Ford thinks briefly. “If she says ‘I love you,’ and I say ‘I know,’ that’s beautiful and acceptable and funny.”

George Lucas hated the line and wanted to chuck it out, until he saw a test screening where the audience raved about it. There, in a nutshell, is the instinct for what movie audiences want that made Ford a star.

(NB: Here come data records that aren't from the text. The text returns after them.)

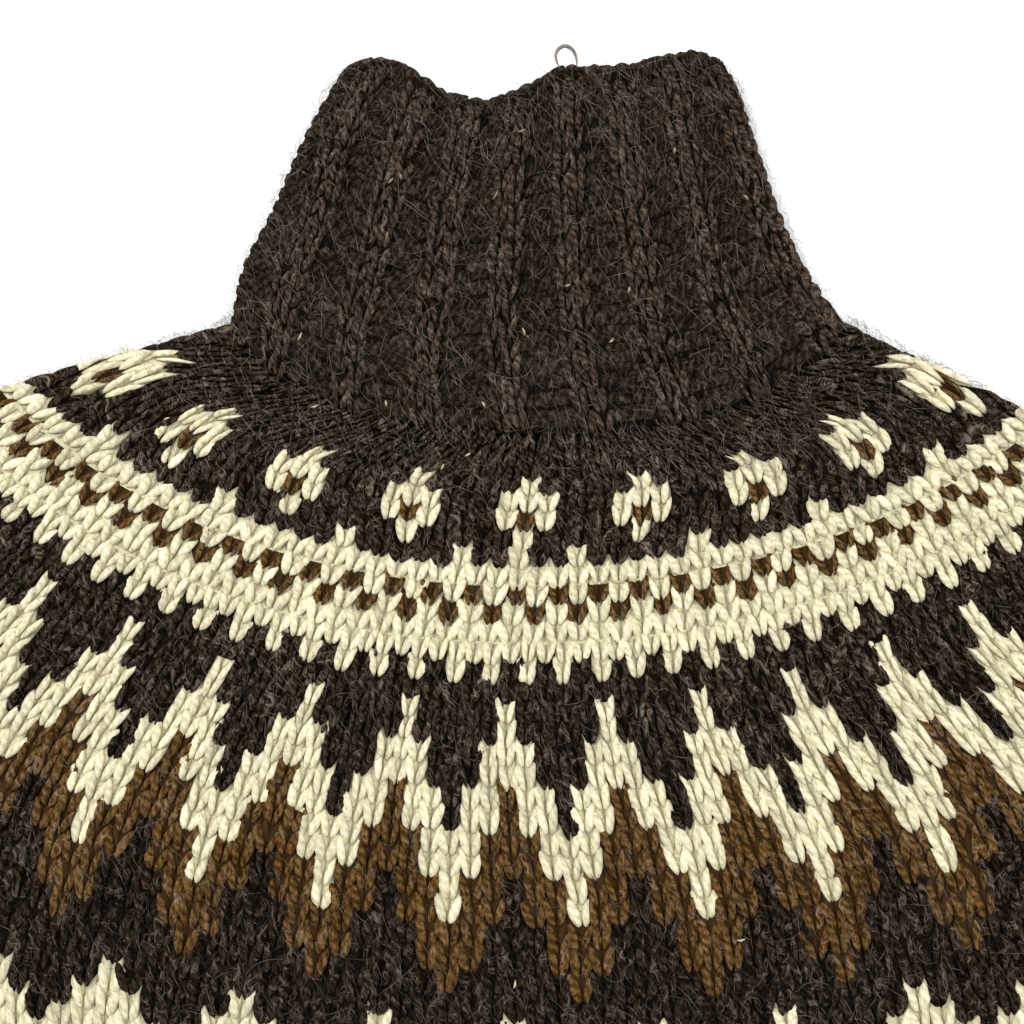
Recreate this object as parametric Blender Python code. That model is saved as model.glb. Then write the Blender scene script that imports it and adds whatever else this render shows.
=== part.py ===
"""A round-yoke wool sweater with a tall ribbed turtleneck, laid flat on its back.

The garment is knitted in the round, so every piece is a tube pressed flat: a front layer
that lies on a back layer, joined at a fold on each side. Each tube is lofted through
sections. A section is a flattened loop of the wall's outer points, with a loop of inner
points one wall inside it. Across a piece, "along" runs from -1 at the left fold to 1 at
the right one. +X is to the right, +Y towards the neck and +Z up, off the surface.
"""
from functools import partial

import bmesh
import bpy
import numpy as np

MM = 0.001

# The knitted cloth, in millimetres
WALL = 4.0           # yoke, body and sleeves, in one thickness
RIB_WALL = 4.6       # the ribbed pieces, at the foot of their ribs
RIB_RISE = 2.0       # how far a rib stands out of its wall
RIB_ROUNDNESS = 0.8  # below 1 a rib is broader than the furrow beside it
INNER_GAP = 1.0      # between the front and the back layer
SEAM = 0.3           # between two pieces where they are knitted together
SWELL = 1.2          # the front layer's rise between its folds
FOLD_STEPS = 4       # faces round each side fold

# Heights are measured from the level where the collar meets the shoulders.
# Each yoke section: its row of stitches, the height of the row at the centre front, the
# place of the point halfway to the fold, the place of the fold, how far the row lies to
# the right, and how far its right end hangs lower than its middle.
YOKE_SECTIONS = np.array(
    [
        # row, centre_y, half_x, half_y, fold_x, fold_y, right, hang
        (0.0, -42.5, 65.5, -36.0, 121.0, 0.0, 9.0, 0.0),
        (4.6, -71.4, 99.8, -57.3, 179.4, -20.0, 4.0, 4.0),
        (16.0, -156.0, 136.9, -131.6, 252.7, -58.5, -3.5, 9.0),
        (25.0, -235.2, 182.5, -204.0, 308.0, -113.0, -0.8, 12.0),
        (30.0, -282.8, 197.0, -253.9, 335.0, -154.0, -0.8, 10.0),
        (38.0, -346.0, 196.0, -322.0, 378.0, -233.0, 0.0, 0.0),
    ]
)
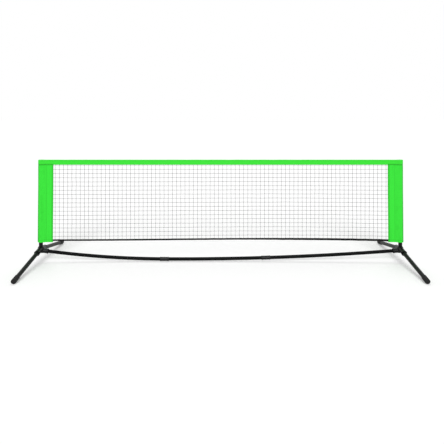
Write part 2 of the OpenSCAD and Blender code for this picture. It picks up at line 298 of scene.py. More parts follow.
# %% Finishes for the CAD nodes
def refinish(finish, *nodes):
    for name in nodes:
        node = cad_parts[name]
        node.data.materials.clear()
        node.data.materials.append(finish)
        node.data.polygons.foreach_set("material_index", [0] * len(node.data.polygons))
    print(finish.name, "on", ", ".join(nodes))


refinish(bar_coat, "base_bar_left", "base_bar_middle", "base_bar_right")
refinish(leg_coat, "left_post", "right_post", "left_front_leg", "left_rear_leg",
         "right_front_leg", "right_rear_leg")
refinish(cap_plastic, "left_post_cap", "right_post_cap")

# %% [markdown]
# ## Making meshes
#
# Most pieces here are lofts: rings or rows of points, joined to their neighbours by four-sided faces.
# One helper numbers the faces of such a grid, and one turns points and faces into a piece that has a
# finish and rides on its body. Doubled points are welded, so a loft may close on a point or a line.

# %% Grids of faces, and pieces
def grid(rows, columns, close_rows=False, close_columns=False, first=0):
    r = np.arange(rows if close_rows else rows - 1)[:, None]
    c = np.arange(columns if close_columns else columns - 1)[None, :]
    below, beside = (r + 1) % rows, (c + 1) % columns
    corners = (r * columns + c, r * columns + beside, below * columns + beside, below * columns + c)
    return np.stack(corners, -1).reshape(-1, 4) + first


def make_piece(name, points, faces, finish, body, sharp=40, weld=True, crease=None):
    mesh = bpy.data.meshes.new(name)
    mesh.from_pydata(np.asarray(points).reshape(-1, 3).tolist(), [], [list(f) for f in faces])
    if crease is not None:
        mesh.attributes.new("crease", "FLOAT", "POINT").data.foreach_set("value", crease.ravel())
    if weld:
        work = bmesh.new()
        work.from_mesh(mesh)
        bmesh.ops.remove_doubles(work, verts=work.verts, dist=2e-6)
        bmesh.ops.recalc_face_normals(work, faces=work.faces)
        work.to_mesh(mesh)
        work.free()
    mesh.polygons.foreach_set("use_smooth", [True] * len(mesh.polygons))
    mesh.set_sharp_from_angle(angle=math.radians(sharp))
    mesh.materials.append(finish)
    piece = bpy.data.objects.new(name, mesh)
    bpy.context.scene.collection.objects.link(piece)
    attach(piece, body) or piece
    print(f"{name}: {len(mesh.vertices)} points, {len(mesh.polygons)} faces")
    return piece


# %% [markdown]
# Cloth and rope are never perfectly even. A sum of a few seeded sine waves makes a smooth, repeatable
# unevenness that can be asked for at any place, unlike a random number for each point.

# %% Smooth unevenness
def ripple(across, along, wave_across, wave_along, waves=7):
    total = np.zeros(np.broadcast(across, along).shape)
    for _ in range(waves):
        a, b = dice.uniform(0.55, 1.7, 2) * dice.choice([-1, 1], 2)
        total = total + np.sin(math.tau * (a * across / wave_across + b * along / wave_along)
                               + dice.uniform(0, math.tau))
    return total / math.sqrt(waves)


def smooth_step(value, low, high):
    t = np.clip((value - low) / (high - low), 0, 1)
    return t * t * (3 - 2 * t)


# %% [markdown]
# ## The camera and the studio
#
# The picture is square-on: the camera looks level along the ground, so the posts stay parallel, and
# its lens is shifted down so that the net sits in the frame. The studio is a white floor that runs
# out into a white surround. The floor is lit only as strongly as the object needs, and adds a little
# white for the camera's own rays, so it reads as white and still keeps the soft shadows.

# %% Camera
CAMERA_AWAY, CAMERA_UP = 3.75, 1.25
lens = bpy.data.cameras.new("camera")
lens.lens, lens.sensor_width = 36.37, 36.0
lens.shift_x, lens.shift_y = 0.0032, -0.2482
camera = bpy.data.objects.new("camera", lens)
camera.location = (0.0, -CAMERA_AWAY, CAMERA_UP)
camera.rotation_euler = (math.radians(90), 0.0, 0.0)
bpy.context.scene.collection.objects.link(camera)
bpy.context.scene.camera = camera
bpy.context.scene.view_settings.view_transform = "Standard"
print("camera at", tuple(camera.location))

# %% Floor
SEEN_BY = ("Is Camera Ray", "Is Glossy Ray", "Is Transmission Ray")
FLOOR_GLOW = 0.3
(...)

2. Raiders of the Lost Ark (1981)

It’s not often in cinema that two people on ridiculous hot streaks work together at the same time and make something worthy of both of them. But between Jaws and Poltergeist, Steven Spielberg was on one of the hottest streaks ever; after Star Wars and The Empire Strikes Back, Ford was on a roll too. Raiders started to come together properly when Spielberg and Lucas made sandcastles together on a beach in Maui, Hawaii, while Lucas hid from Star Wars, which he’d assumed would be a massive flop. Lucas wanted to pay tribute to the 1930s action-adventure serials they watched on Saturday mornings, and he wanted Tom Selleck. Thanks to Selleck being in Magnum PI, Ford got a run at it, effortlessly knitting together Old Hollywood derring-do and New Hollywood cynicism.

1. Blade Runner (1982)

For a man who’s been in the middle of two of the biggest cash-hoovers in Hollywood, it’s odd that the creative peak of Ford’s career looked at the time like an odd misstep in his ludicrous run of megahits between Star Wars and Witness. But it’s testament to quite how extraordinarily vivid the world and ideas of Ridley Scott’s sci-fi neo-noir Blade Runner remain that despite having been mangled with different cuts, extra voiceovers and internal wrangling (he and Scott can’t even agree on whether Rick Deckard is a human or a replicant – Ford and pretty much everyone else says human; Scott says he could be either) it still feels like a glimpse of the future. Its central question – what makes a human human, and is it possible to lose or manufacture it? – has only become more pressing, too. Deckard is a cop on the tail of some rogue replicants, or synthetic humans, in near-future LA. They want their freedom, and soon Deckard has to reckon with what it means to really live. Big, big stuff.